◆ Work required: Extract the data exactly, missing nothing.

◆ Data:
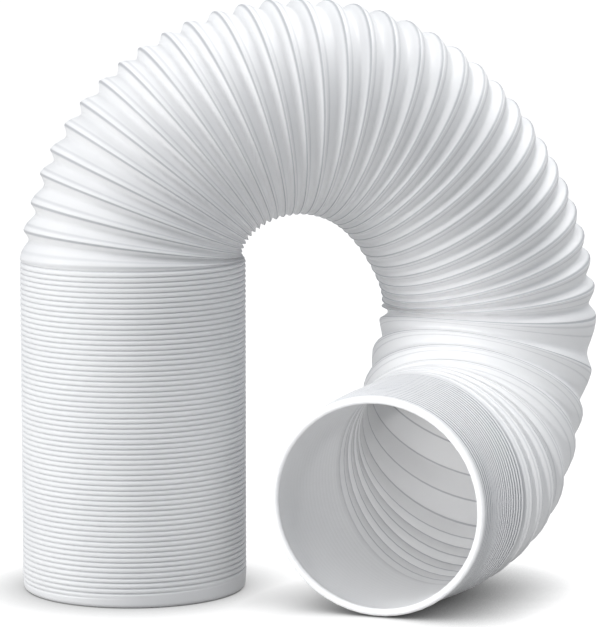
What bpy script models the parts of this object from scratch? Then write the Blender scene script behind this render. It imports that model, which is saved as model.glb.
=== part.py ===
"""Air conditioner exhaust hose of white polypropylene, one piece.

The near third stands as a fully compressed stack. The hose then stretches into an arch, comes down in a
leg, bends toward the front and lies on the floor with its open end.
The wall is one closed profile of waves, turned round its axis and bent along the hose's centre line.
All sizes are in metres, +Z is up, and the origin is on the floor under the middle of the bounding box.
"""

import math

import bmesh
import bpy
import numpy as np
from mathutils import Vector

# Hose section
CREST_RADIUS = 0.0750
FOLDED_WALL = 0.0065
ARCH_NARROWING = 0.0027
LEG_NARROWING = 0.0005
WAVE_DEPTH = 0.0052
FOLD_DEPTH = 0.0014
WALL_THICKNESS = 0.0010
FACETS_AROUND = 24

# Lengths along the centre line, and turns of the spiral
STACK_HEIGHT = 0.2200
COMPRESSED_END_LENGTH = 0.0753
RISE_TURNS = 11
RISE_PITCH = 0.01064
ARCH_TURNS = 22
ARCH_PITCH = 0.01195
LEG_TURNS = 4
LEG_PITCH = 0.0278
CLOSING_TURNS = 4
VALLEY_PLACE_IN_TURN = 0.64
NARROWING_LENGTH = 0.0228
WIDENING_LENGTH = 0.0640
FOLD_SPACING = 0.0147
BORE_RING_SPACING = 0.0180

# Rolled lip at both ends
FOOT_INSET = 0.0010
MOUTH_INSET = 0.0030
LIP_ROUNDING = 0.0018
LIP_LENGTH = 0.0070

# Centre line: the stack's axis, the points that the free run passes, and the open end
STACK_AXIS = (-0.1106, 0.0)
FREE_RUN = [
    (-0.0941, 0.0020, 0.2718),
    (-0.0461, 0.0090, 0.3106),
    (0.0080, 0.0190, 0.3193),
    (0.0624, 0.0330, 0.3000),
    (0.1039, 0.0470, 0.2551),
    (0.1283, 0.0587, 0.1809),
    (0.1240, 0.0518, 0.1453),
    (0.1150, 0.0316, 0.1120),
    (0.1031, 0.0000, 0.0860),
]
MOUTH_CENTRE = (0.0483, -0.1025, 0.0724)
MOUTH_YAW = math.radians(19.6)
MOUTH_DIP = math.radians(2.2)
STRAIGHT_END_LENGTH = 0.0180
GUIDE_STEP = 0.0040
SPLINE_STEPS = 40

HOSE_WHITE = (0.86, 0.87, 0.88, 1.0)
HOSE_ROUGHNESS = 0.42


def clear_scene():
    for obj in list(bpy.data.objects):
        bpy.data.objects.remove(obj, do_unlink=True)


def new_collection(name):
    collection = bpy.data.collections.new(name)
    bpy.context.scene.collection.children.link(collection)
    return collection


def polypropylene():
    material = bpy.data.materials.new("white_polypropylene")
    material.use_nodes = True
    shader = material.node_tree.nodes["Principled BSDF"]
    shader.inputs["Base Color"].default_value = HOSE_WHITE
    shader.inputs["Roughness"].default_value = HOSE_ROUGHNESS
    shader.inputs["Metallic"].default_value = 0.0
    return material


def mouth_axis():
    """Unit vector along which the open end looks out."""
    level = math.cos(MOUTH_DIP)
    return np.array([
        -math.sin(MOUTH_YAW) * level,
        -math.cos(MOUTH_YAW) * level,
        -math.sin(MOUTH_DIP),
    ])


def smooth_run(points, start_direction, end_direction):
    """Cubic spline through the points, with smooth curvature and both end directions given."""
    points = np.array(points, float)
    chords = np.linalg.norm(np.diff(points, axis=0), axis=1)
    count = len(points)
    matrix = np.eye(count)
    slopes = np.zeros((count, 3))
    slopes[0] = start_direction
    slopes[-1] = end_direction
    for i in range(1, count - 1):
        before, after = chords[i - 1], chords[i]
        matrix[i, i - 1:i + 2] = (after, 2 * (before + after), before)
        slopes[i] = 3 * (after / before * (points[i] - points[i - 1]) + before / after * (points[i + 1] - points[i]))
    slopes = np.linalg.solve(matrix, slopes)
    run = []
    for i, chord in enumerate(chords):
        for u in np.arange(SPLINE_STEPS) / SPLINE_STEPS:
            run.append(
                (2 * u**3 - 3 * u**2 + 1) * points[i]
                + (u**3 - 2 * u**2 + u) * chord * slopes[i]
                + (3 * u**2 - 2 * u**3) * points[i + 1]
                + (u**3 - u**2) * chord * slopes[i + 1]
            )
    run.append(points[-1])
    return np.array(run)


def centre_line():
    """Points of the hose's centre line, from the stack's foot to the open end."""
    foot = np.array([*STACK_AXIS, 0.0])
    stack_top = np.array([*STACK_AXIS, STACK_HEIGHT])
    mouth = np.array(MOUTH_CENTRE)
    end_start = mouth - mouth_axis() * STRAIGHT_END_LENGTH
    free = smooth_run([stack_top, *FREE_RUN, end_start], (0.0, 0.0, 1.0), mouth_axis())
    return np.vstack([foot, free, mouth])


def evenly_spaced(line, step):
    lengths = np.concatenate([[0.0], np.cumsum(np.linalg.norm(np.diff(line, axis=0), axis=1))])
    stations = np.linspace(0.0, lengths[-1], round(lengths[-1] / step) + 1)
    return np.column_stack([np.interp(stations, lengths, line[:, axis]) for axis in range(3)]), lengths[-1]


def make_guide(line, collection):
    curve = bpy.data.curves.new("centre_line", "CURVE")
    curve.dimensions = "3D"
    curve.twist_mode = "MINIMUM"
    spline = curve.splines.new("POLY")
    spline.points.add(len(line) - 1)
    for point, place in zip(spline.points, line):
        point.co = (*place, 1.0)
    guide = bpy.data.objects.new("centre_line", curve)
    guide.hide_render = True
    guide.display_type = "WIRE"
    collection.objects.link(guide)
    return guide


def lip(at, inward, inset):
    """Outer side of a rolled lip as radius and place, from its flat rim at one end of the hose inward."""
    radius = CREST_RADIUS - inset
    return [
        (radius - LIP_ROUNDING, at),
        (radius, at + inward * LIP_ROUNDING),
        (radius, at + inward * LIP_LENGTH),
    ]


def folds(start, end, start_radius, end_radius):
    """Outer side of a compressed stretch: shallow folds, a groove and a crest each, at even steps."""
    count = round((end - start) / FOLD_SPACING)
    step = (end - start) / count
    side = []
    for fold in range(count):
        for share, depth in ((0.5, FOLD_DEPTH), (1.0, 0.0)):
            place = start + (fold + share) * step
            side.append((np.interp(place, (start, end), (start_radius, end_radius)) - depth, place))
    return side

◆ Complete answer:
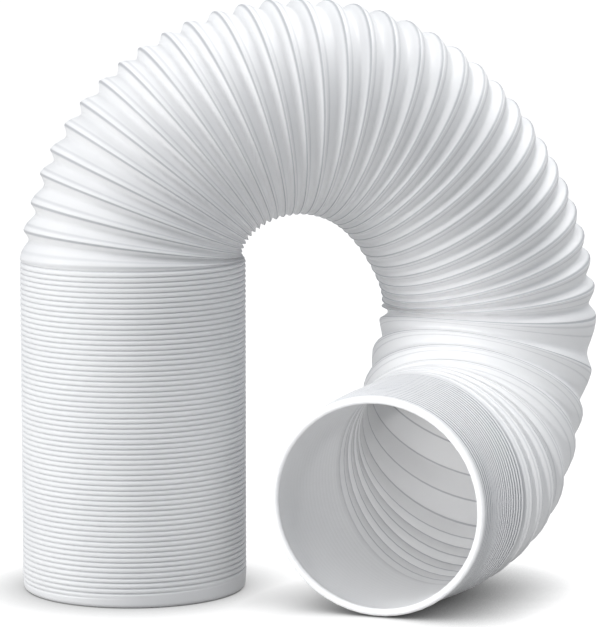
What bpy script models the parts of this object from scratch? Then write the Blender scene script behind this render. It imports that model, which is saved as model.glb.
=== part.py ===
"""Air conditioner exhaust hose of white polypropylene, one piece.

The near third stands as a fully compressed stack. The hose then stretches into an arch, comes down in a
leg, bends toward the front and lies on the floor with its open end.
The wall is one closed profile of waves, turned round its axis and bent along the hose's centre line.
All sizes are in metres, +Z is up, and the origin is on the floor under the middle of the bounding box.
"""

import math

import bmesh
import bpy
import numpy as np
from mathutils import Vector

# Hose section
CREST_RADIUS = 0.0750
FOLDED_WALL = 0.0065
ARCH_NARROWING = 0.0027
LEG_NARROWING = 0.0005
WAVE_DEPTH = 0.0052
FOLD_DEPTH = 0.0014
WALL_THICKNESS = 0.0010
FACETS_AROUND = 24

# Lengths along the centre line, and turns of the spiral
STACK_HEIGHT = 0.2200
COMPRESSED_END_LENGTH = 0.0753
RISE_TURNS = 11
RISE_PITCH = 0.01064
ARCH_TURNS = 22
ARCH_PITCH = 0.01195
LEG_TURNS = 4
LEG_PITCH = 0.0278
CLOSING_TURNS = 4
VALLEY_PLACE_IN_TURN = 0.64
NARROWING_LENGTH = 0.0228
WIDENING_LENGTH = 0.0640
FOLD_SPACING = 0.0147
BORE_RING_SPACING = 0.0180

# Rolled lip at both ends
FOOT_INSET = 0.0010
MOUTH_INSET = 0.0030
LIP_ROUNDING = 0.0018
LIP_LENGTH = 0.0070

# Centre line: the stack's axis, the points that the free run passes, and the open end
STACK_AXIS = (-0.1106, 0.0)
FREE_RUN = [
    (-0.0941, 0.0020, 0.2718),
    (-0.0461, 0.0090, 0.3106),
    (0.0080, 0.0190, 0.3193),
    (0.0624, 0.0330, 0.3000),
    (0.1039, 0.0470, 0.2551),
    (0.1283, 0.0587, 0.1809),
    (0.1240, 0.0518, 0.1453),
    (0.1150, 0.0316, 0.1120),
    (0.1031, 0.0000, 0.0860),
]
MOUTH_CENTRE = (0.0483, -0.1025, 0.0724)
MOUTH_YAW = math.radians(19.6)
MOUTH_DIP = math.radians(2.2)
STRAIGHT_END_LENGTH = 0.0180
GUIDE_STEP = 0.0040
SPLINE_STEPS = 40

HOSE_WHITE = (0.86, 0.87, 0.88, 1.0)
HOSE_ROUGHNESS = 0.42


def clear_scene():
    for obj in list(bpy.data.objects):
        bpy.data.objects.remove(obj, do_unlink=True)


def new_collection(name):
    collection = bpy.data.collections.new(name)
    bpy.context.scene.collection.children.link(collection)
    return collection


def polypropylene():
    material = bpy.data.materials.new("white_polypropylene")
    material.use_nodes = True
    shader = material.node_tree.nodes["Principled BSDF"]
    shader.inputs["Base Color"].default_value = HOSE_WHITE
    shader.inputs["Roughness"].default_value = HOSE_ROUGHNESS
    shader.inputs["Metallic"].default_value = 0.0
    return material


def mouth_axis():
    """Unit vector along which the open end looks out."""
    level = math.cos(MOUTH_DIP)
    return np.array([
        -math.sin(MOUTH_YAW) * level,
        -math.cos(MOUTH_YAW) * level,
        -math.sin(MOUTH_DIP),
    ])


def smooth_run(points, start_direction, end_direction):
    """Cubic spline through the points, with smooth curvature and both end directions given."""
    points = np.array(points, float)
    chords = np.linalg.norm(np.diff(points, axis=0), axis=1)
    count = len(points)
    matrix = np.eye(count)
    slopes = np.zeros((count, 3))
    slopes[0] = start_direction
    slopes[-1] = end_direction
    for i in range(1, count - 1):
        before, after = chords[i - 1], chords[i]
        matrix[i, i - 1:i + 2] = (after, 2 * (before + after), before)
        slopes[i] = 3 * (after / before * (points[i] - points[i - 1]) + before / after * (points[i + 1] - points[i]))
    slopes = np.linalg.solve(matrix, slopes)
    run = []
    for i, chord in enumerate(chords):
        for u in np.arange(SPLINE_STEPS) / SPLINE_STEPS:
            run.append(
                (2 * u**3 - 3 * u**2 + 1) * points[i]
                + (u**3 - 2 * u**2 + u) * chord * slopes[i]
                + (3 * u**2 - 2 * u**3) * points[i + 1]
                + (u**3 - u**2) * chord * slopes[i + 1]
            )
    run.append(points[-1])
    return np.array(run)


def centre_line():
    """Points of the hose's centre line, from the stack's foot to the open end."""
    foot = np.array([*STACK_AXIS, 0.0])
    stack_top = np.array([*STACK_AXIS, STACK_HEIGHT])
    mouth = np.array(MOUTH_CENTRE)
    end_start = mouth - mouth_axis() * STRAIGHT_END_LENGTH
    free = smooth_run([stack_top, *FREE_RUN, end_start], (0.0, 0.0, 1.0), mouth_axis())
    return np.vstack([foot, free, mouth])


def evenly_spaced(line, step):
    lengths = np.concatenate([[0.0], np.cumsum(np.linalg.norm(np.diff(line, axis=0), axis=1))])
    stations = np.linspace(0.0, lengths[-1], round(lengths[-1] / step) + 1)
    return np.column_stack([np.interp(stations, lengths, line[:, axis]) for axis in range(3)]), lengths[-1]


def make_guide(line, collection):
    curve = bpy.data.curves.new("centre_line", "CURVE")
    curve.dimensions = "3D"
    curve.twist_mode = "MINIMUM"
    spline = curve.splines.new("POLY")
    spline.points.add(len(line) - 1)
    for point, place in zip(spline.points, line):
        point.co = (*place, 1.0)
    guide = bpy.data.objects.new("centre_line", curve)
    guide.hide_render = True
    guide.display_type = "WIRE"
    collection.objects.link(guide)
    return guide


def lip(at, inward, inset):
    """Outer side of a rolled lip as radius and place, from its flat rim at one end of the hose inward."""
    radius = CREST_RADIUS - inset
    return [
        (radius - LIP_ROUNDING, at),
        (radius, at + inward * LIP_ROUNDING),
        (radius, at + inward * LIP_LENGTH),
    ]


def folds(start, end, start_radius, end_radius):
    """Outer side of a compressed stretch: shallow folds, a groove and a crest each, at even steps."""
    count = round((end - start) / FOLD_SPACING)
    step = (end - start) / count
    side = []
    for fold in range(count):
        for share, depth in ((0.5, FOLD_DEPTH), (1.0, 0.0)):
            place = start + (fold + share) * step
            side.append((np.interp(place, (start, end), (start_radius, end_radius)) - depth, place))
    return side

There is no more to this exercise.